Warto pamiętać, że sam śnieg spadający z dachu może spowodować jeszcze większe szkody na mieniu lub osobie aniżeli duży sopel. Na staranność w wykonywaniu wspomnianych obowiązków nie powinien wpływać fakt, że wspólnoty i spółdzielnie mieszkaniowe często posiadają ubezpieczenia odpowiedzialności cywilnej (OC).
W praktyce dość często zdarza się, że ubezpieczyciel wskazuje na rażące niedbalstwo wspólnoty lub spółdzielni jako powód negatywnej decyzji w sprawie wypłaty świadczenia.
Taka argumentacja zakładu ubezpieczeń, który próbuje uwolnić się od odpowiedzialności, niestety czasem jest uzasadniona. Inna linia obrony ubezpieczyciela oraz samej wspólnoty lub spółdzielni polega na wskazaniu, że takie zjawiska jak intensywny opad śniegu lub mocne oblodzenie były elementem siły wyższej. Mowa o niemożliwym do przewidzenia zjawisku, którego skutkom nie sposób zapobiec.
Odpowiedzialność nie zawsze da się przesunąć na zleceniobiorcę
Coraz częściej obowiązki związane z utrzymaniem czystości w zimie przejmują "zewnętrzne" firmy. Warto jednak pamiętać, że takie rozwiązanie nie musi uwalniać podmiotu zarządzającego budynkiem lub jego właściciela od odpowiedzialności za ewentualne roszczenia.

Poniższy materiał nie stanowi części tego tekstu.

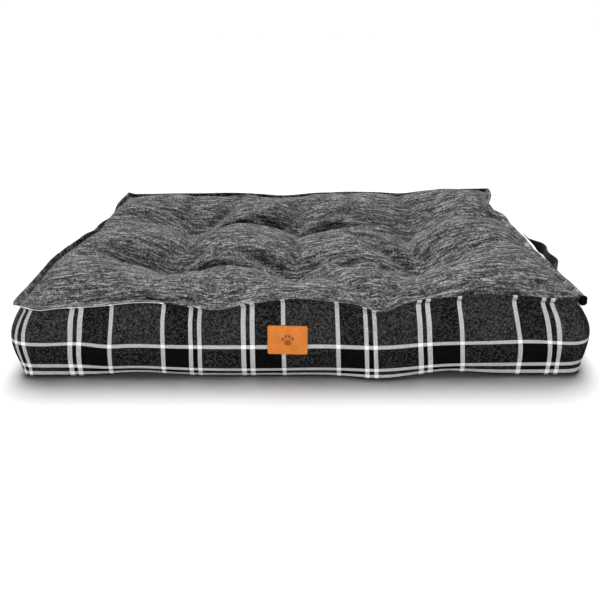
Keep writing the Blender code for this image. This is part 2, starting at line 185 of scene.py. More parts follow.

Kluczowe znaczenie ma tutaj artykuł 429 kodeksu cywilnego. Wspomniany przepis potwierdza, że podmiot zlecający wykonanie jakiejś czynności osobie fizycznej lub prawnej, co do zasady będzie ponosił odpowiedzialność z tym związaną. Zleceniodawca może uwolnić się od odpowiedzialności jeśli wykaże, że nie ponosi winy w wyborze zleceniobiorcy albo wykonanie czynności powierzył profesjonaliście.
Prezydent podpisał pakiet mieszkaniowy
Opisywana zasada dotyczy nie tylko wspólnot i spółdzielni, które zlecają firmom odśnieżanie. Warto pamiętać, że czasem zarządy wspólnot mieszkaniowych powierzają pewne bieżące czynności administratorowi na podstawie umowy cywilnoprawnej.
Inny wariant zakłada zarządzanie budynkiem przez zarządcę przejmującego wszystkie obowiązki zarządu wspólnoty. W tym drugim przypadku, osoba wykonująca czynności związane z zarządzeniem nieruchomością musi posiadać obowiązkowe OC, które powinno pokryć skutki zimowych szkód.
Polisa OC nie jest natomiast obowiązkowa dla spółdzielni i wspólnot mieszkaniowych, ale jej posiadanie wydaje się dobrym rozwiązaniem. Konieczność wypłaty dużego odszkodowania może bowiem zachwiać sytuacją finansową spółdzielni lub wspólnoty i w ten sposób negatywnie wpłynąć na właścicieli mieszkań oraz lokatorów.
Na szczęście taki wpływ został ustawowo ograniczony. W tym kontekście warto przypomnieć, że właściciele mieszkań odpowiadają za zobowiązania wspólnoty proporcjonalnie do swojego udziału w nieruchomości wspólnej. Odpowiedzialność spółdzielców ogranicza się natomiast tylko do strat spółdzielni i jest limitowana wysokością zadeklarowanych udziałów.